Attempts to revive field trialing with ECs have been made over the last
two decades and at present substantial momentum has gathered. Sue Rose.....
continues to be a leader in this movement.
Those who would judge the fitness of ECs for field use, especially within
the conformation lines, by the scarcity of dual champions must first take
into account the history of the breed in this country and compare that to
the breed's record elsewhere. It was not until 1946 that ECs could compete
in conformation on a "level playing field". And it was not until
the late 1950s that sufficient stock had been imported and bred to BEGIN
the process of developing lines with any substantial base.
When I was researching breeds, it was not uncommon to find wave patterns
in the development of the rarer spaniels -- large amounts of importation,
followed by home breeding, followed perhaps by the evolution of a distinctive
type and standard, followed again by a new, more selective wave of imports.
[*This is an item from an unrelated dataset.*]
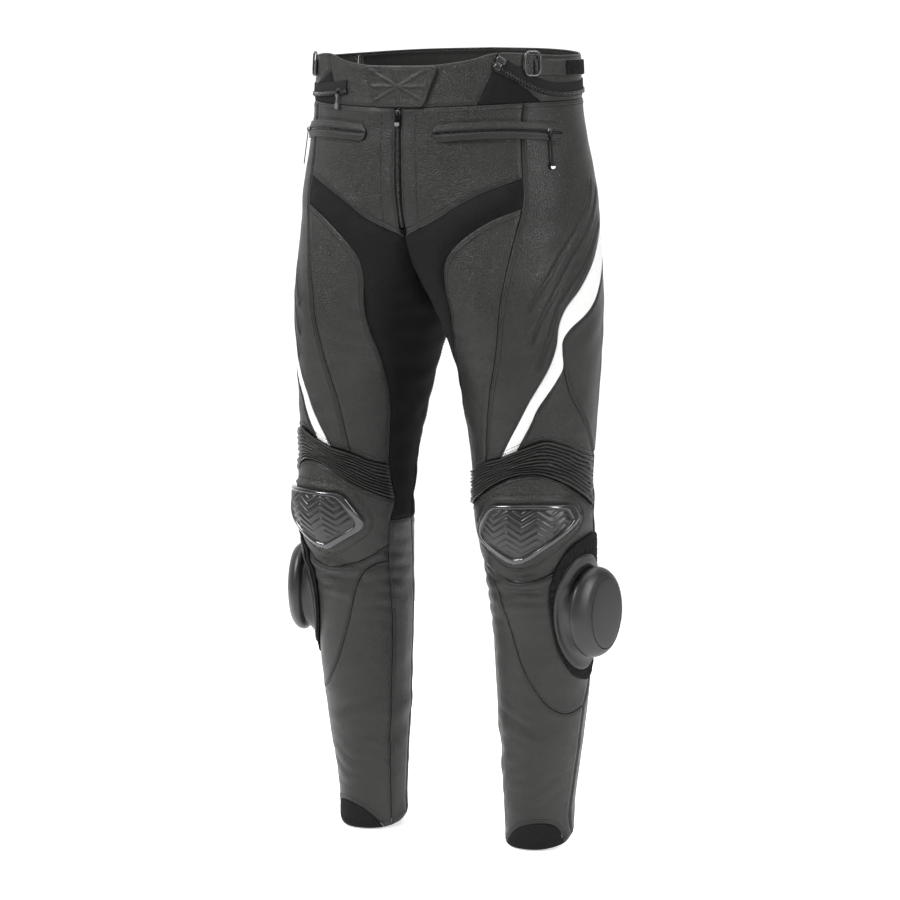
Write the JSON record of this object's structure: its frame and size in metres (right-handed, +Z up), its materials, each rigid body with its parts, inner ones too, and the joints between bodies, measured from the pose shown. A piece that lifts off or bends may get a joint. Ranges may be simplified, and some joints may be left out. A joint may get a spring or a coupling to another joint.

Whether or not this is what is currently happening in ECs, a significant
number of full Eng. Ch. have been imported to the US recently, and interest
in field training ECs is on the rise.
I submit that it is at least 25 - 50 years too soon to say whether or not
a field / show split is NECESSARY to produce outstanding excellence in either
arena. The limited gene pool which obtained for the first half of this century,
under the press of events muddied by the separatation of the cocker breeds,
simply does not allow well-founded judgements to be made at this point.